Rory McIlroy shoots flawless 66 in opening round of Players at Sawgrass
Robert Castro equals course record with a nine under 63
Rory McIlroy drives on the 16th.
Whatever hex that befell Rory McIlroy once he set foot onto the stadium course at TPC Sawgrass was lifted yesterday, as the 24-year-old Ulsterman set off in his quest for the Players championship with a flawless 66, six-under par, opening round. “It was perfect conditions for scoring and I was able to take advantage of that,” remarked the world number two.
Although finishing three shots behind surprise first-round leader Roberto Castro, a 27-year-old American playing in his first Players, who equalled the course record of 63 also held by Fred Couples (in 1992) and Greg Norman (in 1994), McIlroy’s bogey-free round was at odds with his past failure to even break par. McIlroy had missed the cut in his three previous appearances on the Pete Dye-designed course.
This time, there was what he termed a greater “maturity” about his play. He explained: “I feel a lot more relaxed here. Part of that is I know whatever I do this week, it will be the best thing I’ve ever done here. I’ve adopted a more conservative strategy off the tee, but if you hit the fairways you can be more aggressive. It balances out.”

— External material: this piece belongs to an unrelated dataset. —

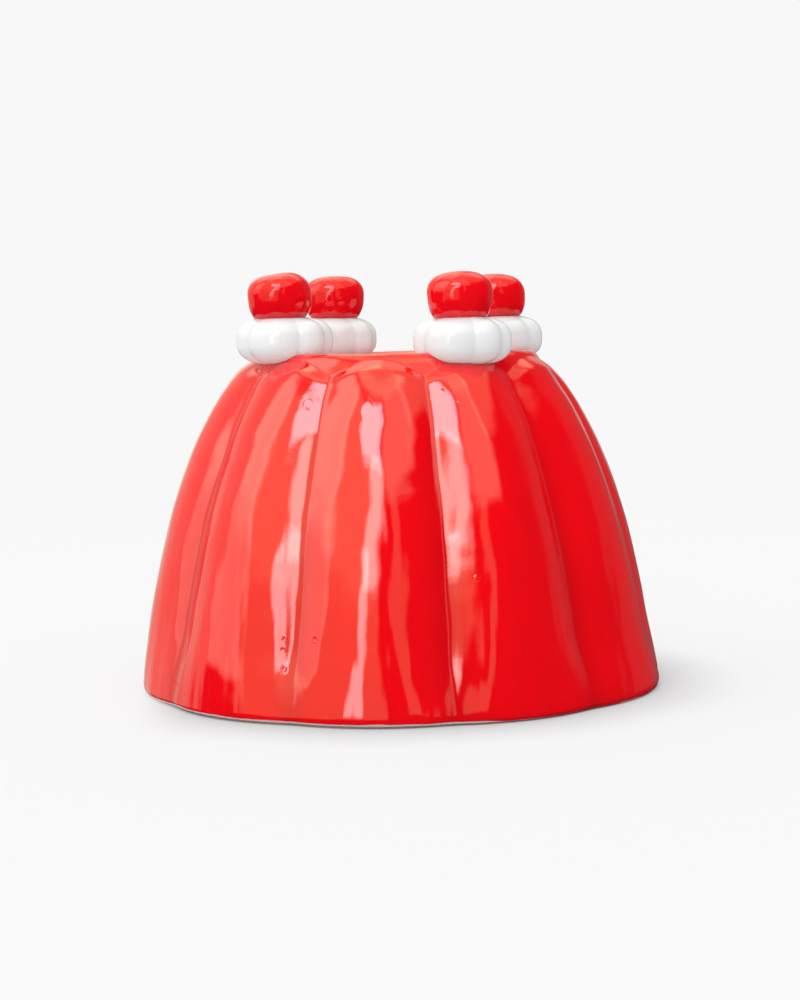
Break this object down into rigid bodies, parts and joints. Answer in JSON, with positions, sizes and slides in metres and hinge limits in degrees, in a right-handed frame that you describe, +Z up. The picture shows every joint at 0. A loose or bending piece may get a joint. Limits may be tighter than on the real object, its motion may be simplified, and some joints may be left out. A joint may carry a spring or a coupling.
{
  "type": "moulded jelly",
  "caption": "Moulded jelly in glazed ceramic: a fluted dome with a sunk top, scalloped cream dollops round its shoulder and a cherry on each.",
  "frame": {"origin": "middle of the flat underside, on the dome's axis", "axes": "+Z up along the dome's axis, -Y the front, +X to the right seen from the front"},
  "size_m": [0.1999, 0.1991, 0.1585],
  "materials": {
    "red_glaze": "bright red glossy glaze on white earthenware, bare clay at the foot",
    "cherry_glaze": "deep red glossy glaze",
    "cream_glaze": "glossy white glaze"
  },
  "bodies": {
    "root": {"jelly": "red_glaze", "cream_front_left": "cream_glaze", "cream_front_right": "cream_glaze", "cream_back_right": "cream_glaze", "cream_back_left": "cream_glaze", "cherry_front_left": "cherry_glaze", "cherry_front_right": "cherry_glaze", "cherry_back_right": "cherry_glaze", "cherry_back_left": "cherry_glaze"}
  },
  "joints": []
}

McIlroy’s course management worked a dream, as – starting on the 10th – he fired five birdies on his opening nine to turn in 31 and then picked up another birdie on the second, his 11th.
The outward run saw him roll in from three feet on the 11th, hit a lob wedge to two feet on the 12th, fire a superb approach to 18 inches on the 14th and then grab back-to-back birdies on the 16th and 17th to ensure those past memories of the course were banished.
One more birdie
On the way home, McIlroy was more conservative and only added one more birdie, on the second from three feet, to post his best ever round in the Players.
“Definitely could have been better, but I’m not complaining. It’s my first round under par (at Sawgrass), so I’ll take anything I can get,” he said.
In demonstrating his greater maturity, McIlroy used his driver just three times in the round and not at all on his back nine. “I think I embrace the strategic element of it a lot more,” said McIlroy of his change in course management and reluctance to use the drive so often.
“It doesn’t give me an advantage that I have on some other golf courses, but I embrace that now and embrace that challenge.”
McIlroy used his driver on the 11th, 14th and 16th (all of which resulted in birdies) but was more strategic when required. “There’s not point (hitting driver) on the par fives on the front nine, for example, because I’m still going to reach the green with a three-wood off the tee, if I want to . . . (and) I’m playing (the ninth) as a three-shotter this week. I don’t think I’ll go for the green once.”
Indeed, McIlroy’s only regret of his round was a failure to make a birdie on the ninth. However, he hit 15 of 18 greens and used his putter just 27 times in finally finding a way to conquer the course. His previous best round was a 72, on two occasions.
“It was benign, there wasn’t much wind and I was able to take advantage,” said McIlroy.
Graeme McDowell also had a feel-good vibe about him after an opening 70, his round brought to life by a run of three successive birdies from the third to the fifth. It was, as McDowell attested, “a solid start”.
Castro, meanwhile, equalled the course record with a 63 that came from out of the blue. The American had an eagle on his second hole – where he hit his approach to five feet – and seven birdies to tie the long-time record held by Couples and Norman. Yet to finish inside the top 10 on tour this season, Castro went birdie-birdie-birdie from the 16th (on his opening nine) and kept going to finish up as the clubhouse leader.
Unfazed by the lack of recognition, Castro made reference post-round to the feat of Derek Ernst who won last week’s Wells Fargo championship at Quail Hollow. “No one ever heard of him (either),” said Castro, adding: “There’s a lot of good players out here.”
Making his first competitive appearance since Augusta, Adam Scott – who joked afterwards that his biggest disappointment was the failure of the on-course announcer to introduce him as the Masters champion – shot a three-under-par 69.